Great in theory. I tell them I want it off the roof. What do I get? A quote for it on the roof lol

[–] [email protected] 2 points 19 hours ago

And not to mention how expensive it is to get a new roof installed with solar panels on it. They charge a lot of money to remove and put back the panels.

[–] [email protected] 2 points 21 hours ago (2 children)

It should be illegal to have a roof without solar.

[–] [email protected] 5 points 16 hours ago (1 children)

It should be illegal to not architect a home to maximize solar.

California has a terrible law that promotes "builder grade" solar of the minimum regulatory size, and then makes adding proper solar more expensive than if they didn't fuck up the house intentionally.

[–] [email protected] 1 points 50 minutes ago (1 children)

The builders' lobby is powerful in CA.

[–] [email protected] 1 points 19 minutes ago

Very likely, but their choices are:

  1. make the worst house possible to thumb their nose at CA government and its regulations.
  2. Improve value of home that with ultra high CA electricity rates pays for itself very quickly, and adds value more than the cost, and so makes more money for builder.
[–] [email protected] 3 points 21 hours ago* (last edited 21 hours ago) (1 children)

Eh I got the land for it why couldn't I use it? Solar on the roof means you have to go on the roof to fix or troubleshoot. You are adding holes to your roof, unless if you get the tesla solar roof in the first place which you can't trust anything made by them so you are better off keeping them separate.

The only pro I have seen with it being on the roof, which is probably a good one if true, since it is attached to your house, your home insurance would have to cover damages from bad storms / freaks of nature.

Edit: Also beyond the obvious not needing additional land for it.

[–] [email protected] 2 points 21 hours ago (2 children)

Because you should be planting trees on that land.

[–] [email protected] 1 points 16 hours ago (1 children)

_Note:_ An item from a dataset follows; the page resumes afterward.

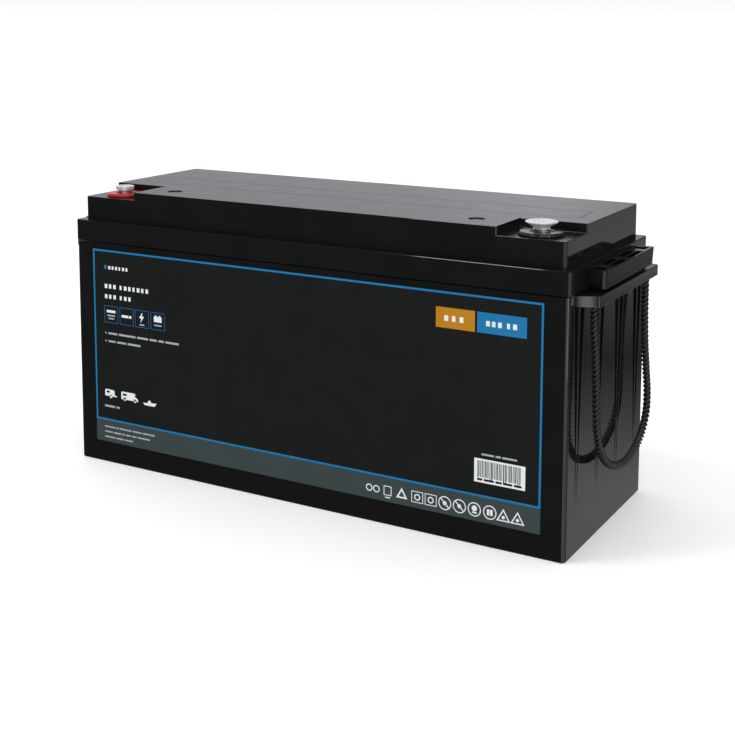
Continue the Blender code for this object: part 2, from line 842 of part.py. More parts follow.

one solar panel removes more Co2 than 10 trees. (by displacing FF energy)

[–] [email protected] 1 points 14 hours ago
[–] [email protected] 1 points 17 hours ago

Depending on the location, no, not really.

[–] [email protected] 14 points 1 day ago (1 children)

Yes, though in practice overall system cost and reliability can be improved by adding wind to the mix.

[–] [email protected] 4 points 23 hours ago

And hydro (to run only at night when the sun and wind isn't producing. For 100% renewable)

[–] [email protected] 9 points 1 day ago

Siting them close to data centers, and connecting them to grid is easy because the utility controlled grid wants the datacenter customer. Utilities are slow to connect solar because they either own or can be bribed by existing FF plants.

A grid connection allows oversizing the solar production, and exporting. But where massive datacenter expansion strains the grid is during daytime peaks. Solar and batteries locally avoids that congestion, and then grid can provide energy and better utilize grid at night.